In attempting to figure out the real justification for these policies, it is worth looking at examples where the manipulation of traditional Chinese can legitimately cause some degree of chaos; namely in circumventing censorship and subtly criticizing the Chinese government. At this point, China’s extensive censorship network has been well documented. ‘The Great Firewall of China’ deserves its mocking name. Foreign websites such as YouTube and Facebook are blocked and Chinese alternatives, such as the micro-blogging website Weibo, are heavily regulated and censored.
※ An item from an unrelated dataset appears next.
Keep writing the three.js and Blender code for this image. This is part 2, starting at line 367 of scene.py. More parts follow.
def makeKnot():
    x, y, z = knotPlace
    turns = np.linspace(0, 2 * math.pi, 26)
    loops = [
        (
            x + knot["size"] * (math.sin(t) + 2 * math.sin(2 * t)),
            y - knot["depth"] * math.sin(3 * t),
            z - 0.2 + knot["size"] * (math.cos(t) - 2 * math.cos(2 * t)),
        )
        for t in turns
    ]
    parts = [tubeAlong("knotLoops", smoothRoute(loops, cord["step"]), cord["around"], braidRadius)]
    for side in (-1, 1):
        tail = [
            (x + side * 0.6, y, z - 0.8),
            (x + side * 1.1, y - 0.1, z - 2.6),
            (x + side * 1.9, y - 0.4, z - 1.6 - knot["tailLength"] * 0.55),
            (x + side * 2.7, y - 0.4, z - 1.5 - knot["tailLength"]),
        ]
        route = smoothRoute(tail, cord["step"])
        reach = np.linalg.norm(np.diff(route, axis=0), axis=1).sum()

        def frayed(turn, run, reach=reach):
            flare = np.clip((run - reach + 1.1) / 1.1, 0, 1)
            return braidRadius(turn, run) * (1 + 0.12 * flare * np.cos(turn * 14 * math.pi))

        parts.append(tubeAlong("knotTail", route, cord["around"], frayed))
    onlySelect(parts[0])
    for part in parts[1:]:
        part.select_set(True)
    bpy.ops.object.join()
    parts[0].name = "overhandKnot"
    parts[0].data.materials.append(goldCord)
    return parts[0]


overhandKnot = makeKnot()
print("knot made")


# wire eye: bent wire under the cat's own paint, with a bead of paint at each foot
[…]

In addition to the prohibition on foreign material, a variety of words and phrases are passively banned across the Chinese network such as ‘protest’, ‘Occupy’, or, strangely enough, ‘Hillary Clinton’. The censorship apparatus is not just passive though, censors are directly involved with both media outlets and individuals regarding their coverage of particular events. For example, Taiwan’s recent elections drew censors to order Chinese editors to ‘delete all content attacking the political system of the mainland’, in memos that were later leaked. Before that, the protests in Hong Kong caused censors to run wild by blocking Instagram and deleting social media posts at record-breaking rates, over 5 times the normal rate of censorship.
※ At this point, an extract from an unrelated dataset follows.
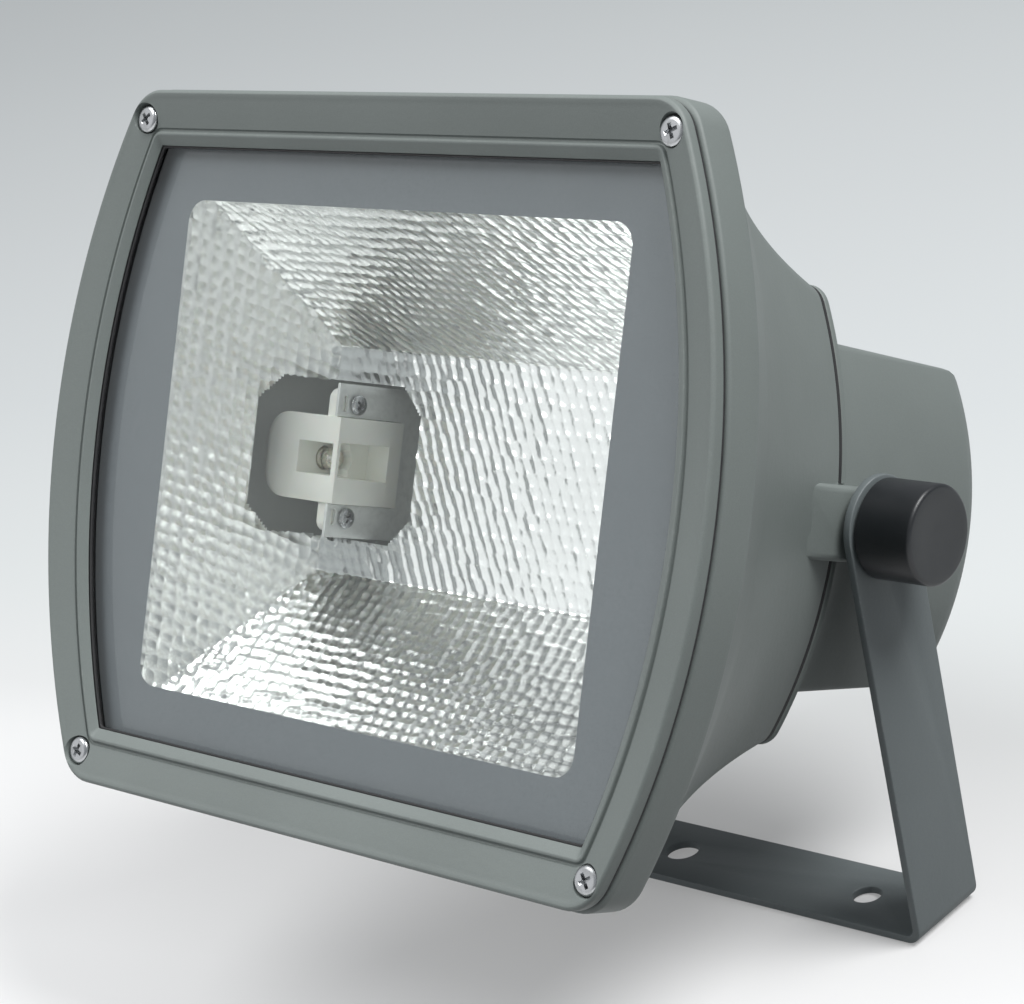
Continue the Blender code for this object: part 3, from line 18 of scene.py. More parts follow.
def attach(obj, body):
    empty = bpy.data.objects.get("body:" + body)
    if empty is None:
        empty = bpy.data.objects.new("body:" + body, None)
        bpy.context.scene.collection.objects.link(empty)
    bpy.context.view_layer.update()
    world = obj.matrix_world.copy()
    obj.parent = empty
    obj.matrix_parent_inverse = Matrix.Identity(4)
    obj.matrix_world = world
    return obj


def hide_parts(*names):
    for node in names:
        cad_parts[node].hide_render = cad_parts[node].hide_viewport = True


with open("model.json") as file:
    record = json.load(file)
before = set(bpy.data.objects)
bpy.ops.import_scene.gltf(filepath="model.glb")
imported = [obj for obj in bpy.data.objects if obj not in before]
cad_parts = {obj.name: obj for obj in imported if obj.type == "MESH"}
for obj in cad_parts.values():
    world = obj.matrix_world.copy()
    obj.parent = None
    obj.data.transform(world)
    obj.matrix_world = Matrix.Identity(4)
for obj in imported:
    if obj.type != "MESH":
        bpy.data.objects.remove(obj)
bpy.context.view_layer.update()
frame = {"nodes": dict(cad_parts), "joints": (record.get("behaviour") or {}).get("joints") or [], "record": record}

# Angles
QUARTER_TURN = math.pi / 2
HALF_TURN = math.pi
FULL_TURN = 2 * math.pi

# Where the head and the bracket stand
TILT = math.radians(26.6)
PIVOT = Vector(next(joint["pos_m"] for joint in frame["joints"] if joint["name"] == "head_tilt"))
HEAD = Matrix.Translation(PIVOT) @ Matrix.Rotation(-TILT, 4, "X")
BASE = Matrix.Translation((0, PIVOT.y, 0))

# Gaps, and how far a cutting shape goes past what it cuts
SEAT_GAP = 0.0003
SCREW_GAP = 0.0004
SHEET_GAP = 0.0001
OVERCUT = 0.002

# Front frame
FRAME_FRONT = -0.1354
FRAME_DEPTH = 0.0045
FRAME_EDGE_ROUND = 0.0015
SIDE_BORDER = 0.0184
TOP_BORDER = 0.0197
BAND_WIDTH = 0.0135
BAND_DISH = 0.0032
BAND_CURVE = 1.15
BAND_START = 0.2
GROOVE_WIDTH = 0.0014
GROOVE_DEPTH = 0.0008
BEAD_WIDTH = 0.0012
BEAD_RISE = 0.0004
BEVEL_DROP = 0.0023
LIP_THICKNESS = 0.0003
FRAME_SCREW_X = 0.125
FRAME_SCREW_Z = 0.1161
FRAME_SEAT_THICKNESS = 0.0007
CAST_EDGE = 0.0003
SMALLEST_CORNER = 0.0006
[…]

Yet despite this opposition, a large proportion of China’s 500 million Internet users have utilized creative methods to overcome the regulation of the Internet, such as the common use of Virtual Private Networks (VPNs), or more topically, through the use of coded language. An entirely new lexicon ‘laced with mockery, satire, or sarcasm’ has emerged as a way to safely critique the government; for instance, those subject to censorship are claimed to have been ‘harmonized’, as a reference to Party member’s calls for a more harmonious nation. Another popular example is the ‘grass mud horse’, an alpaca-like creature whose name (‘cao ni ma’) sounds like a Chinese profanity and now serves as an omnipresent representation of resistance to censorship. Or even the altered idiom ‘smog the people’, a clever turn on Mao Zedong’s famous phrase ‘serve the people’, that sounds practically identical.
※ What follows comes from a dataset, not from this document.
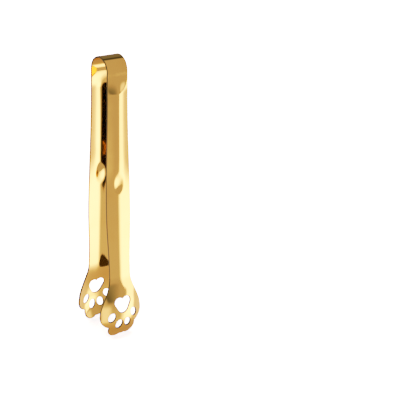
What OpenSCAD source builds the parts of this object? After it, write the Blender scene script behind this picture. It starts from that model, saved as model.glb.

This type of language manipulation has become quite prevalent in the online community and certainly serves as more of a threat to the government and traditional Chinese society than goofy advertisements. In this way, it seems much more likely that the ban was instituted as a method to further crack down on critical ‘netizens’ rather than a move to protect the sanctity of Mandarin. Language manipulation, with its potential to be subtly used to critique authority structures, has only become more prevalent and important as time has gone on. Wordplay became an essential weapon for activists in the recent Hong Kong protests, with an enormous volume of new politically focused sayings and idioms cropping up weekly, such as a play on the Cantonese phrase ‘to go shopping’ which ended up signifying ‘to protest on the streets’. Clearly, this language is political dangerous and poses a comparatively greater threat to the government than flawed advertising.

It is worth noting that due to the nature of China’s censorship policies, we will probably never see this ban used explicitly as legal justification for censorship. In all likelihood, the censors will ban what they please and will not tell anyone about it. However, this announcement seems to be part of an emerging pattern of language restriction, with more allegedly on the way, which is aimed at silencing the online activist community. As of right now, unfortunately the ‘Great Firewall of China’ still stands strong.